§ **Task prompt**
Give back, exactly as it appears, the run of lines opening with the one containing "the end. */" and closing with the one containing "before = set(bpy.data.objects)". Nothing outside that run should appear.

= = = = = = =

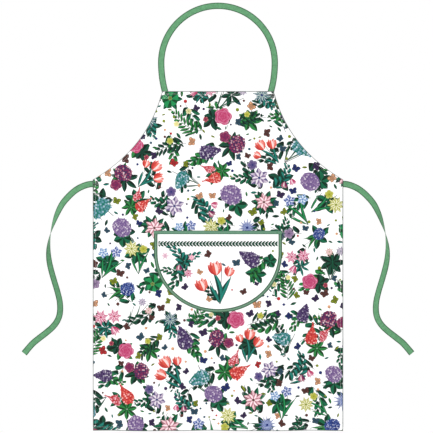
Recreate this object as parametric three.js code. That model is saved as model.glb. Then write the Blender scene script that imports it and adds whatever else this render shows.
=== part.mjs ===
// A bib apron with a neck strap, two waist ties and a D-shaped front pocket, hanging upright.
//
// Millimetres, +Z up. The origin is the inside top of the neck strap, where a peg holds it. The printed
// front looks along -Y, and left means -X, on the left of someone who looks at the front.
// Layers from front to back: pocket, cloth, turned hems, and the sewn ends of the tapes.

import * as THREE from 'three';

// Tape of the neck strap and the ties
const TAPE_WIDTH = 16;
const TAPE_THICK = 1;
const SEWN_LENGTH = 20;

// Neck strap: a round arch on two slightly inward legs
const ARCH_RADIUS = 142;
const LEG_DROP = 200;
const STRAP_STEPS = 44;

// Body cloth, as heights below the origin
const BIB_TOP = -206;
const WAIST = -427;
const HEM_BOTTOM = -1054;
const BIB_HALF = 139.5;
const SKIRT_HALF = 312.5;
const ARMHOLE_PULL = { x: 174.5, z: -346 };
const ARMHOLE_STEPS = 22;

// Thickness of the layers, the gap between touching ones, and where each layer's middle lies
const CLOTH_THICK = 0.6;
const HEM_THICK = 0.4;
const THREAD_THICK = 0.4;
const GAP = 0.3;
const CLOTH_Y = -1;
const HEM_Y = CLOTH_Y + CLOTH_THICK / 2 + GAP + HEM_THICK / 2;
const SEWN_Y = HEM_Y + HEM_THICK / 2 + GAP + TAPE_THICK / 2;
const SEWN_THREAD_Y = SEWN_Y + TAPE_THICK / 2 + GAP + THREAD_THICK / 2;

// Hems
const SIDE_HEM = 8;
const BOTTOM_HEM = 10;

// Room that the folds and the swinging ties need
const STRAP_ROOM = 3;
const FOLD_ROOM = 0.5;
const HEM_FOLD_ROOM = 1.6;

// Pocket
const POCKET_TOP = -555;
const POCKET_HALF = 160;
const POCKET_STRAIGHT = 55;
const POCKET_ROUND = 149;
const POCKET_BINDING = 9;
const MOUTH_BINDING = 8;
const POCKET_DEPTH = 5.6;
const POCKET_STEPS = 40;
const POCKET_BACK_Y = CLOTH_Y - CLOTH_THICK / 2 - GAP;
const POCKET_Y = POCKET_BACK_Y + GAP - POCKET_DEPTH - CLOTH_THICK / 2;
const BINDING_LIP = 0.4;

// Middle line of the right tie, [x, z], from the side edge to the cut end
const TIE_ROUTE = [
  [319, -437.8], [335, -442], [353, -451], [371, -466], [389, -487], [402, -512], [411, -536],
  [418, -559], [422.5, -583], [424, -606], [422, -630], [416.5, -655], [409, -681], [401, -708],
  [395.5, -733], [395, -757], [400, -776], [411.5, -793], [428, -808], [446, -822], [464, -837],
  [484.6, -861],
];
const TIE_STEPS = 56;
const TIE_STRANDS = 4;
const TIE_TURNS = [{ from: 0.1, to: 0.52, share: 0.8 }, { from: 0.6, to: 0.97, share: 0.2 }];
const TIE_SEWN_Z = -438;

// Small stitched squares and bar tacks
const STITCH_BOX = 12;
const STITCH_LINE = 1.2;
const TACK_LENGTH = 9;
const TACK_WIDTH = 2;

const finish = (color, roughness) => new THREE.MeshStandardMaterial({ color, roughness, metalness: 0 });
const CLOTH_WHITE = 0xf6f6f2;
const TAPE_GREEN = 0x60a578;
const BINDING_GREEN = 0x5f8f70;
const THREAD_GREEN = 0x4a8a62;

const apron = new THREE.Group();

/** Adds one named piece with a material of its own. */
function piece(name, geometry, color, roughness = 0.85) {
  const mesh = new THREE.Mesh(geometry, finish(color, roughness));
  mesh.name = name;
  apron.add(mesh);
  return mesh;
}

/** A flat sheet: an outline in x and z, thickened along Y about the plane y. */
function sheet(outline, thick, y) {
  const geometry = new THREE.ExtrudeGeometry(outline, { depth: thick, bevelEnabled: false, steps: 1 });
  return geometry.rotateX(Math.PI / 2).translate(0, y + thick / 2, 0);
}

/** The outline of a closed run of [x, z] points. */
function outlineOf(points) {
  return new THREE.Shape(points.map(([x, z]) => new THREE.Vector2(x, z)));
}

/** A rectangle between two heights. */
function block(left, right, low, high, thick, y) {
  return sheet(outlineOf([[left, low], [right, low], [right, high], [left, high]]), thick, y);
}

/** A band of even width beside a line, on the side of the turn from its direction, 1 left or -1 right. */
function band(line, width, side, steps, from = 0, to = 1) {
  const outer = [];
  const inner = [];
  for (let i = 0; i <= steps; i++) {
    const t = from + ((to - from) * i) / steps;
    const at = line.getPointAt(t);
    const along = line.getTangentAt(t);
    outer.push([at.x, at.y]);
    inner.unshift([at.x - side * width * along.y, at.y + side * width * along.x]);
  }
  return outlineOf([...outer, ...inner]);
}

/** A flat tape whose broad face looks along Y: a box bent along a line, with a turn at each place. */
function tape(line, steps, strands = 1, turnAt = () => 0) {
  const geometry = new THREE.BoxGeometry(TAPE_WIDTH, TAPE_THICK, 1, strands, 1, steps);
  const place = geometry.attributes.position;
  for (let i = 0; i < place.count; i++) {
    const t = place.getZ(i) + 0.5;
    const turn = turnAt(t);
    const across = place.getX(i) * Math.cos(turn) - place.getY(i) * Math.sin(turn);
    const deep = place.getX(i) * Math.sin(turn) + place.getY(i) * Math.cos(turn);
    const at = line.getPointAt(t);
    const along = line.getTangentAt(t);
    place.setXYZ(i, at.x + across * along.y, deep, at.y - across * along.x);
  }
  geometry.computeVertexNormals();
  return geometry;
}

/** The same outline or route on the other side of the middle. */
const mirrored = (points) => points.map(([x, z]) => [-x, z]);

/** The neck strap's middle line, from the right leg over the top to the left leg. */
function strapLine() {
  const centre = TAPE_WIDTH / 2 - ARCH_RADIUS;
  const foot = Math.asin((centre - BIB_TOP - STRAP_ROOM) / LEG_DROP);
  const line = new THREE.Path();
  line.absellipse(0, centre, ARCH_RADIUS, LEG_DROP, -foot, 0);
  line.absellipse(0, centre, ARCH_RADIUS, ARCH_RADIUS, 0, Math.PI);
  line.absellipse(0, centre, ARCH_RADIUS, LEG_DROP, Math.PI, Math.PI + foot);
  return line;
}

/** An armhole's edge on one side, from the bib's corner down to the waist corner. */
function armholeLine(side) {
  return new THREE.QuadraticBezierCurve(
    new THREE.Vector2(side * BIB_HALF, BIB_TOP),
    new THREE.Vector2(side * ARMHOLE_PULL.x, ARMHOLE_PULL.z),
    new THREE.Vector2(side * SKIRT_HALF, WAIST),
  );
}

/** The pocket's D, without its mouth, from the right corner down and round to the left one. */
function pocketEdge(inset) {
  const low = POCKET_TOP - POCKET_STRAIGHT;
  const half = POCKET_HALF - inset;
  const line = new THREE.Path();
  line.moveTo(half, POCKET_TOP);
  line.lineTo(half, low);
  line.absellipse(0, low, half, POCKET_ROUND - inset, 0, Math.PI, true);
  line.lineTo(-half, POCKET_TOP);
  return line;
}

/** The four-holed square of a boxed cross in thread. */
function boxedCross() {
  const half = STITCH_BOX / 2;
  const square = outlineOf([[-half, -half], [half, -half], [half, half], [-half, half]]);
  const edge = half - STITCH_LINE;
  const reach = edge - STITCH_LINE * Math.SQRT1_2;
  const spot = STITCH_LINE * Math.SQRT1_2;
  for (let quarter = 0; quarter < 4; quarter++) {
    const turn = (quarter * Math.PI) / 2;
    const hole = [[edge, -reach], [spot, 0], [edge, reach]].map(([x, z]) => new THREE.Vector2(x, z));
    hole.forEach((corner) => corner.rotateAround(new THREE.Vector2(), turn));
    square.holes.push(new THREE.Path(hole));
  }
  return square;
}

/** A tape end sewn behind the cloth, and the thread that holds it, at one place and tilt. */
function sewnEnd(side, kind, x, z, tilt) {
  const tail = new THREE.BoxGeometry(TAPE_WIDTH, TAPE_THICK, SEWN_LENGTH);
  const end = piece(`${side}_${kind}_end`, tail, TAPE_GREEN);
  const thread = piece(`${side}_${kind}_stitching`, sheet(boxedCross(), THREAD_THICK, 0), THREAD_GREEN);
  end.position.set(x, SEWN_Y, z);
  thread.position.set(x, SEWN_THREAD_Y, z);
  end.rotation.y = tilt;
  thread.rotation.y = tilt;
}

function addNeckStrap() {
  const line = strapLine();
  piece('neck_strap', tape(line, STRAP_STEPS), TAPE_GREEN);
  const foot = line.getPointAt(0);
  const rise = line.getTangentAt(0);
  const tilt = Math.atan2(rise.x, rise.y);
  const down = STRAP_ROOM + SEWN_LENGTH / 2 + (TAPE_WIDTH / 2) * Math.sin(tilt) + GAP;
  for (const [side, sign] of [['left', -1], ['right', 1]]) {
    sewnEnd(side, 'strap', sign * (foot.x - down * rise.x), foot.y - down * rise.y, sign * tilt);
  }
}

function addBib() {
  const right = armholeLine(1).getPoints(ARMHOLE_STEPS);
  const foot = WAIST + FOLD_ROOM;
  const edge = right.filter((point) => point.y > foot).map((point) => [point.x, point.y]);
  edge.push([SKIRT_HALF, foot]);
  const panel = outlineOf([...mirrored(edge), ...edge.reverse()]);
  piece('bib_panel', sheet(panel, CLOTH_THICK, CLOTH_Y), CLOTH_WHITE);
  const top = block(-BIB_HALF, BIB_HALF, BIB_TOP - SIDE_HEM, BIB_TOP, HEM_THICK, HEM_Y);
  piece('bib_top_hem', top, CLOTH_WHITE);
  for (const [side, sign] of [['left', -1], ['right', 1]]) {
    const hem = band(armholeLine(sign), SIDE_HEM, -sign, ARMHOLE_STEPS, 0.035, 0.94);
    piece(`${side}_armhole_hem`, sheet(hem, HEM_THICK, HEM_Y), CLOTH_WHITE);
  }
}

function addSkirt() {
  const panel = block(-SKIRT_HALF, SKIRT_HALF, HEM_BOTTOM, WAIST - FOLD_ROOM, CLOTH_THICK, CLOTH_Y);
  piece('skirt_panel', panel, CLOTH_WHITE);
  const bottom = block(-SKIRT_HALF, SKIRT_HALF, HEM_BOTTOM, HEM_BOTTOM + BOTTOM_HEM, HEM_THICK, HEM_Y);
  piece('bottom_hem', bottom, CLOTH_WHITE);
  const low = HEM_BOTTOM + BOTTOM_HEM + GAP;
  const high = WAIST - HEM_FOLD_ROOM;
  const inner = SKIRT_HALF - SIDE_HEM;
  piece('left_side_hem', block(-SKIRT_HALF, -inner, low, high, HEM_THICK, HEM_Y), CLOTH_WHITE);
  piece('right_side_hem', block(inner, SKIRT_HALF, low, high, HEM_THICK, HEM_Y), CLOTH_WHITE);
}

function addPocket() {
  const wall = POCKET_BACK_Y - (POCKET_Y - CLOTH_THICK / 2 - BINDING_LIP);
  const curve = band(pocketEdge(0), POCKET_BINDING, -1, POCKET_STEPS);
  piece('pocket_curve_binding', sheet(curve, wall, POCKET_BACK_Y - wall / 2), BINDING_GREEN);

  const panelEdge = pocketEdge(POCKET_BINDING + GAP).getSpacedPoints(POCKET_STEPS);
  const panelTop = POCKET_TOP - MOUTH_BINDING - GAP;
  const panelHalf = POCKET_HALF - POCKET_BINDING - GAP;
  const below = panelEdge.filter((point) => point.y < panelTop - 1).map((point) => [point.x, point.y]);
  const panel = outlineOf([[panelHalf, panelTop], ...below, [-panelHalf, panelTop]]);
  piece('pocket_panel', sheet(panel, CLOTH_THICK, POCKET_Y), CLOTH_WHITE);

  const mouthThick = CLOTH_THICK + 2 * BINDING_LIP;
  const mouth = block(-panelHalf, panelHalf, POCKET_TOP - MOUTH_BINDING, POCKET_TOP, mouthThick, POCKET_Y);
  piece('pocket_mouth_binding', mouth, BINDING_GREEN);

  const tackY = POCKET_Y - CLOTH_THICK / 2 - BINDING_LIP - GAP - THREAD_THICK / 2;
  const tackX = POCKET_HALF - POCKET_BINDING;
  for (const [side, sign] of [['left', -1], ['right', 1]]) {
    const bar = new THREE.BoxGeometry(TACK_LENGTH, THREAD_THICK, TACK_WIDTH);
    const tack = piece(`${side}_pocket_tack`, bar, THREAD_GREEN);
    tack.position.set(sign * tackX, tackY, POCKET_TOP - MOUTH_BINDING / 2);
  }
}

/** The half turn in a tie: most of it high up, and the rest toward the end. */
function tieTurn(t) {
  const shares = TIE_TURNS.map(({ from, to, share }) => share * THREE.MathUtils.smoothstep(t, from, to));
  return Math.PI * shares.reduce((sum, share) => sum + share);
}

function addTies() {
  for (const [side, sign] of [['left', -1], ['right', 1]]) {
    const route = sign > 0 ? TIE_ROUTE : mirrored(TIE_ROUTE);
    const line = new THREE.SplineCurve(route.map(([x, z]) => new THREE.Vector2(x, z)));
    const geometry = tape(line, TIE_STEPS, TIE_STRANDS, (t) => sign * tieTurn(t));
    piece(`${side}_tie`, geometry, TAPE_GREEN);
    sewnEnd(side, 'tie', sign * (SKIRT_HALF - GAP - SEWN_LENGTH / 2), TIE_SEWN_Z, Math.PI / 2);
  }
}

addNeckStrap();
addBib();
addSkirt();
addPocket();
addTies();

export default apron;
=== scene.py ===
"""A cotton bib apron with an all-over botanical print, held up by its green neck strap."""

import logging
import math
import random
from dataclasses import dataclass
from enum import Enum, IntEnum
from functools import partial, partialmethod
from typing import Callable, Iterable, Sequence

import bmesh
import bpy
import numpy as np
from mathutils import Matrix, Vector


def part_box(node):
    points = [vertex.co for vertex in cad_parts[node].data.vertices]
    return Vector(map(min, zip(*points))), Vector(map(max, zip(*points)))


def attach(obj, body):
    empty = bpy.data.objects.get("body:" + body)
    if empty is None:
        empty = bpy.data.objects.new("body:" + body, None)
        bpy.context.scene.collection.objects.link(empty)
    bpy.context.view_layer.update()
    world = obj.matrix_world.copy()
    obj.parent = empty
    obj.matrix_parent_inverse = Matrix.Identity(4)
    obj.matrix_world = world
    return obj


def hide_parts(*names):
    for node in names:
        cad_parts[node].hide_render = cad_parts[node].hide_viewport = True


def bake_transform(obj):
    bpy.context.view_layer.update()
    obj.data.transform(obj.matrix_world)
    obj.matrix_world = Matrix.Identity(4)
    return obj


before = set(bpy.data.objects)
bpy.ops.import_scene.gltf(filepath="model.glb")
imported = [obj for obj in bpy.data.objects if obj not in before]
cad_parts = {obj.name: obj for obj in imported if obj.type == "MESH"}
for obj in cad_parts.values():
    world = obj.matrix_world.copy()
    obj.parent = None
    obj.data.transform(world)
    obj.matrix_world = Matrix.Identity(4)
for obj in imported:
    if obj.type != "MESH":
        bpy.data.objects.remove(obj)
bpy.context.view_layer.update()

LOG = logging.getLogger("apron")
MM = 0.001

Array, Piece, Material = np.ndarray, bpy.types.Object, bpy.types.Material
Colour = tuple[float, float, float]
Place = Callable[[Array, Array], Array]
Level = Callable[[Array], Array]


# ---- sizes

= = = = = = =

§ **Full response**
/** The half turn in a tie: most of it high up, and the rest toward the end. */
function tieTurn(t) {
  const shares = TIE_TURNS.map(({ from, to, share }) => share * THREE.MathUtils.smoothstep(t, from, to));
  return Math.PI * shares.reduce((sum, share) => sum + share);
}

function addTies() {
  for (const [side, sign] of [['left', -1], ['right', 1]]) {
    const route = sign > 0 ? TIE_ROUTE : mirrored(TIE_ROUTE);
    const line = new THREE.SplineCurve(route.map(([x, z]) => new THREE.Vector2(x, z)));
    const geometry = tape(line, TIE_STEPS, TIE_STRANDS, (t) => sign * tieTurn(t));
    piece(`${side}_tie`, geometry, TAPE_GREEN);
    sewnEnd(side, 'tie', sign * (SKIRT_HALF - GAP - SEWN_LENGTH / 2), TIE_SEWN_Z, Math.PI / 2);
  }
}

addNeckStrap();
addBib();
addSkirt();
addPocket();
addTies();

export default apron;
=== scene.py ===
"""A cotton bib apron with an all-over botanical print, held up by its green neck strap."""

import logging
import math
import random
from dataclasses import dataclass
from enum import Enum, IntEnum
from functools import partial, partialmethod
from typing import Callable, Iterable, Sequence

import bmesh
import bpy
import numpy as np
from mathutils import Matrix, Vector


def part_box(node):
    points = [vertex.co for vertex in cad_parts[node].data.vertices]
    return Vector(map(min, zip(*points))), Vector(map(max, zip(*points)))


def attach(obj, body):
    empty = bpy.data.objects.get("body:" + body)
    if empty is None:
        empty = bpy.data.objects.new("body:" + body, None)
        bpy.context.scene.collection.objects.link(empty)
    bpy.context.view_layer.update()
    world = obj.matrix_world.copy()
    obj.parent = empty
    obj.matrix_parent_inverse = Matrix.Identity(4)
    obj.matrix_world = world
    return obj


def hide_parts(*names):
    for node in names:
        cad_parts[node].hide_render = cad_parts[node].hide_viewport = True


def bake_transform(obj):
    bpy.context.view_layer.update()
    obj.data.transform(obj.matrix_world)
    obj.matrix_world = Matrix.Identity(4)
    return obj


before = set(bpy.data.objects)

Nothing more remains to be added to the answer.